Aktris ternama Fan Bingbing, peraih penghargaan Aktris Terbaik TIFF 2010 lewat Buddha Mountain, tampil memukau dalam peran yang sepenuhnya mengubah citra dirinya di layar.
Setelah meninggalkan kesan mendalam lewat Tokyo Sunrise (2015) dan Summer Blooms (2017), sutradara Nakagawa Ryutaro kembali dengan bab penutup triloginya.
Film ini berkisah tentang Michi, yang pulang ke kampung halamannya setelah mengetahui bahwa sang ibu, Kanako, tak memiliki banyak waktu tersisa.

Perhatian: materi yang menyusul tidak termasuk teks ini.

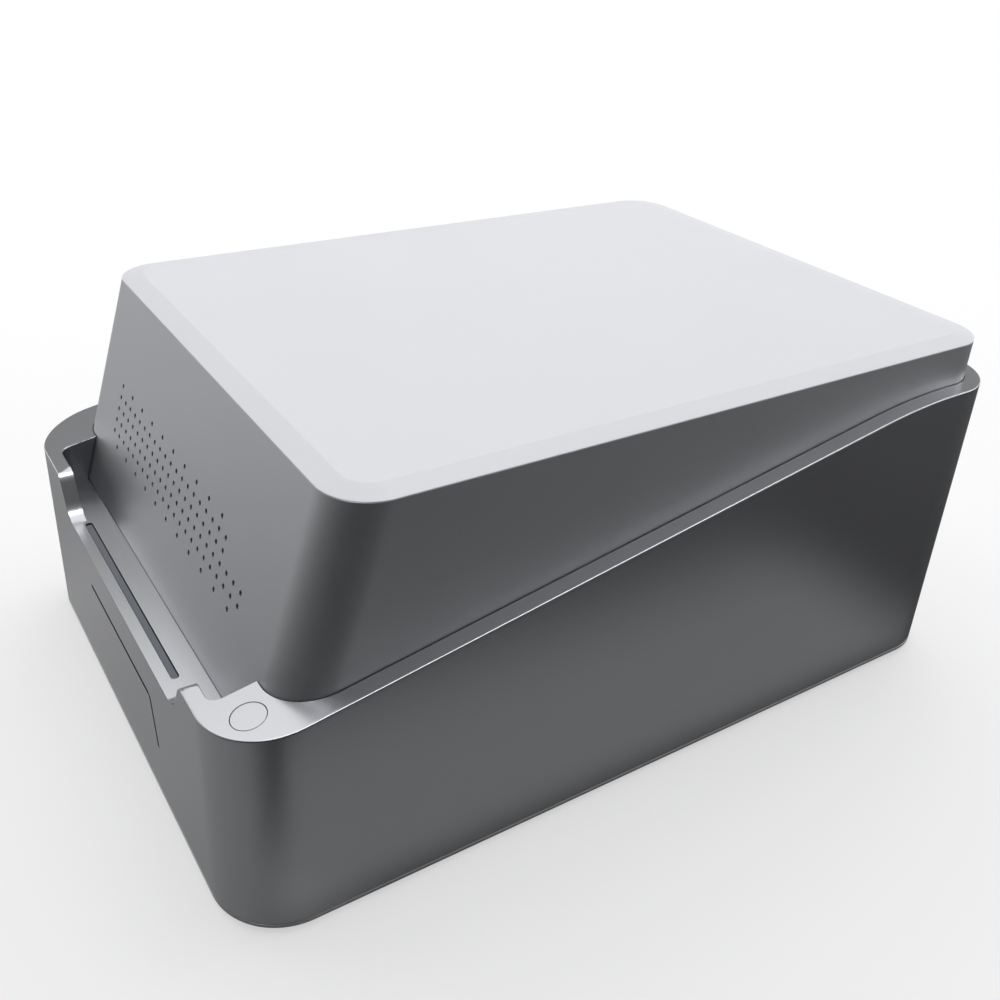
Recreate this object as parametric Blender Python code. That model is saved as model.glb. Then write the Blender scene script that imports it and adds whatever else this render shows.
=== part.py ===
"""Desktop phosphor plate scanner as an assembly of separate pieces. Metres, +Z up, front towards -Y,
origin on the floor under the middle of the case."""

import math

import bmesh
import bpy
from mathutils import Matrix, Vector

# Gaps and steps shared by all pieces
seat_gap = 0.0003
cut_overrun = 0.002
weld_overlap = 0.0005
corner_steps = 8
round_count = 24
small_round_count = 16

# Base shell
base_width = 0.220
base_depth = 0.313
base_corner_radius = 0.0236
base_wall = 0.003
floor_clearance = 0.002
rim_front_height = 0.0723
rim_back_height = 0.1209
rim_level_length = 0.0465
rim_bend_length = 0.020
rim_bend_steps = 8
ledge_height = 0.0577
ledge_thickness = 0.003
trough_side_inset = 0.0256
trough_front_wall = 0.00525
trough_corner_radius = 0.0025
scoop_middle_inset = 0.0444
scoop_shift = 0.0033
scoop_slope = math.radians(62)
scoop_ledge_radius = 0.0095
scoop_rim_radius = 0.0070
scoop_steps = 8
shelf_width = 0.0084
shelf_front_width = 0.0103
shelf_corner_radius = 0.010
seam_gap = 0.0005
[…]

Usahanya untuk merawat ibunya justru ditolak, sementara kehamilannya dan kesedihan suaminya, Toshizo, atas kehilangan seorang teman lama, menambah beban emosionalnya.
Saat Michi menemukan rekaman kaset yang mengungkap kisah cinta masa lalu ibunya, ia perlahan mulai memahami sosok Kanako dan belajar menerima cinta yang diwariskan sang ibu sebagai kekuatan untuk melangkah maju.
Berlatar Palestina pada masa pemerintahan Inggris tahun 1936, film Palestine 36 menggambarkan pemberontakan nasionalis yang dipicu oleh perlawanan warga Arab Palestina terhadap pemukim Yahudi dan kekuasaan kolonial Inggris.
Kisahnya berpusat pada Yusuf, seorang pemuda yang mencintai kehidupan tradisional di desanya namun terseret dalam ketegangan sosial dan politik di Yerusalem.
Dengan skala epik, film ini menelusuri bagaimana peristiwa pada masa itu membentuk identitas nasional Palestina.
Lebih dari sekadar drama sejarah, Palestine 36 menjadi refleksi mendalam atas akar dari situasi Palestina masa kini.
Film ini disutradarai oleh Annemarie Jacir, salah satu sutradara perempuan terkemuka dari Palestina, dan menampilkan Jeremy Irons sebagai Komisaris Tinggi Inggris.
Film ini mengisahkan seorang guru sekolah menengah yang berusaha tampak tenang dan dewasa di tengah tekanan, berpura-pura tahu dan pura-pura tidak peduli agar segalanya tetap terkendali.
Namun, semua berubah ketika sebuah skandal besar mengguncang dunia pendidikan dan masyarakat luas.
Dalam situasi itu, sang guru harus menghadapi kenyataan pahit: para muridnya memiliki kedewasaan emosional yang jauh melebihi dugaannya.
Cerita orisinal ini menyoroti aturan sekolah Jepang yang unik, kerasnya dunia kerja para guru, serta kekacauan media sosial dan berita daring yang memperumit kehidupan modern di dunia pendidikan.
Festival Film Internasional Tokyo 2025 bukan sekadar ajang pemutaran film, melainkan juga perayaan gagasan, emosi, dan keberagaman perspektif dari para sineas dunia.
Dari animasi klasik hingga drama kontemporer, setiap film menghadirkan potongan kisah manusia yang mengajak penonton merenungi hidup, budaya, dan perubahan zaman melalui lensa sinema.